10. Wide shot, Council
11. SOUNDBITE (Spanish) Laura Camila Sarabia Torres, Minister for Foreign Affairs, Colombia:
“Fulfilling the Agreement has not been and will not be easy. In fact, the implementation of the Agreement was ignored for four years because of selfish political decisions. The consequences are now being experienced; a rural reform that was ignored and that is advancing at a slow pace; a clarification of the truth that was fragmented and that has left victims in the middle. It is a fact we have failed to deliver the totality of the truth. And not least, the transformation of the most vulnerable territories wasn't a priority. Public resources were committed for decades to urban works, while in departments such as Chocó more than half of the population lives without water.”
12. Wide shot, end of meeting
The Secretary-General’s Special Representative for Colombia, Carlos Ruiz Massieu, today (22 Apr) told the Security Council that “illicit economies are intertwined with conflict in Colombia,” and solving this problem “is necessary for peace to be consolidated.”
Ruiz Massieu said, “despite the many challenges still present,” Colombia “is a changed country” compared to the years preceding the signing of the 2016 Peace Agreement,” which “brought to an end the largest insurgency in the country which spanned decades.”
He told the Council that “the provisions of the Agreement on the problem of illicit drugs have the potential to contribute to these solutions. Yet, the success of instruments such as voluntary crop substitution has been limited, including due to a lack of follow-through by the State with development assistance promised to peasants who voluntarily eradicated coca.”
Ruiz Massieu, who is the Head of the United Nations Verification Mission in Colombia (UNVIC), said “looking to the future, it is essential to prioritize those processes of dialogue with actors that demonstrate a real desire for peace and that can have tangible results to benefit communities.”
He said, “no real desire for peace is demonstrated if minors are recruited and leaders are assassinated. There is no real desire for peace if you extort money from communities. You don't show a real desire for peace, if people are deprived of their freedom.”
Ruiz Massieu said, “I am convinced that if the Agreement had been implemented more thoroughly in the last eight years, we would not have situations like those experienced in Catatumbo or Cauca today,” and stressed that “there is still time to use the Agreement as a current and necessary instrument to overcome these cases and prevent the repetition of cycles of conflict in Colombia.”
For her part, Colombia’s Minister for Foreign Affairs Laura Camila Sarabia Torres told the Council that “fulfilling the Agreement has not been and will not be easy.”
Sarabia Torres said, “the implementation of the Agreement was ignored for four years because of selfish political decisions. The consequences are now being experienced; a rural reform that was ignored and that is advancing at a slow pace; a clarification of the truth that was fragmented and that has left victims in the middle.
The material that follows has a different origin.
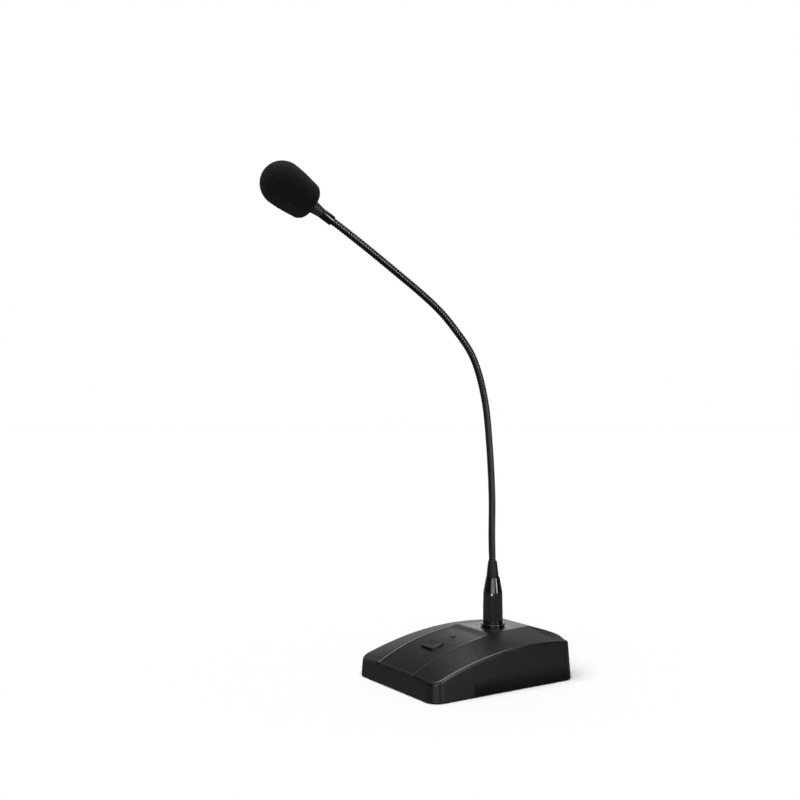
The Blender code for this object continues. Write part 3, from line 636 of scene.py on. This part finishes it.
def combined(form, other, operation="DIFFERENCE"):
    """The Boolean of two closed bmeshes, as a new bmesh."""
    first = helper_object(form)
    second = helper_object(other)
    step = first.modifiers.new("Boolean", "BOOLEAN")
    step.operation = operation
    step.solver = "EXACT"
    step.object = second
    graph = bpy.context.evaluated_depsgraph_get()
    evaluated = first.evaluated_get(graph)
    result = bmesh.new()
    result.from_mesh(evaluated.to_mesh())
    evaluated.to_mesh_clear()
    for obj in (first, second):
        mesh = obj.data
        bpy.data.objects.remove(obj)
        bpy.data.meshes.remove(mesh)
    return result


def piece_object(name, bm, slot, place=(0.0, 0.0, 0.0), rotation=(0.0, 0.0, 0.0), sharp=38.0):
    """The object made of a closed bmesh, in its slot's material and its place at rest."""
    bmesh.ops.remove_doubles(bm, verts=bm.verts, dist=1e-7)
    bmesh.ops.dissolve_degenerate(bm, edges=bm.edges, dist=1e-7)
    bmesh.ops.recalc_face_normals(bm, faces=bm.faces)
    mesh = bpy.data.meshes.new(name)
    bm.to_mesh(mesh)
    bm.free()
    mesh.shade_smooth()
    mesh.set_sharp_from_angle(angle=math.radians(sharp))
    mesh.materials.append(SKINS[slot])
    obj = bpy.data.objects.new(name, mesh)
    bpy.context.scene.collection.objects.link(obj)
    obj.location = place
    obj.rotation_euler = rotation
    return obj


def piece(name, bm, slot, body, node, place=(0.0, 0.0, 0.0), rotation=(0.0, 0.0, 0.0)):
    """A piece that rides on a body and stands for one CAD node."""
    obj = piece_object(name, bm, slot, place, rotation)
    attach(obj, body)
    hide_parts(node)
    return obj


# ---------------------------------------------------------------- base form


def soft_max(a, b, softness):
    return 0.5 * (a + b + math.sqrt((a - b) ** 2 + softness**2))


def smooth(part):
    """0 to 1 as the part goes from 0 to 1, level at both ends."""
    part = max(0.0, min(1.0, part))
    return part**2 * (3.0 - 2.0 * part)


def side_edge_height(y):
    """Height of the walls' top edge."""
    radius = EDGE_FRONT_RADIUS if y < EDGE_TOP_Y else EDGE_REAR_RADIUS
    return soft_max(FRONT_LIP, EDGE_TOP_Z - (y - EDGE_TOP_Y) ** 2 / (2.0 * radius), 0.0004)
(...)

She said, “the transformation of the most vulnerable territories wasn't a priority. Public resources were committed for decades to urban works, while in departments such as Chocó more than half of the population lives without water.”
The Agreement followed years of negotiations which began at the Havana dialogues between delegates from the National Government, led by President Juan Manuel Santos, and delegates from the Revolutionary Armed Forces of Colombia – People’s Army (FARC-EP), based on their mutual decision to bring the national armed conflict to an end.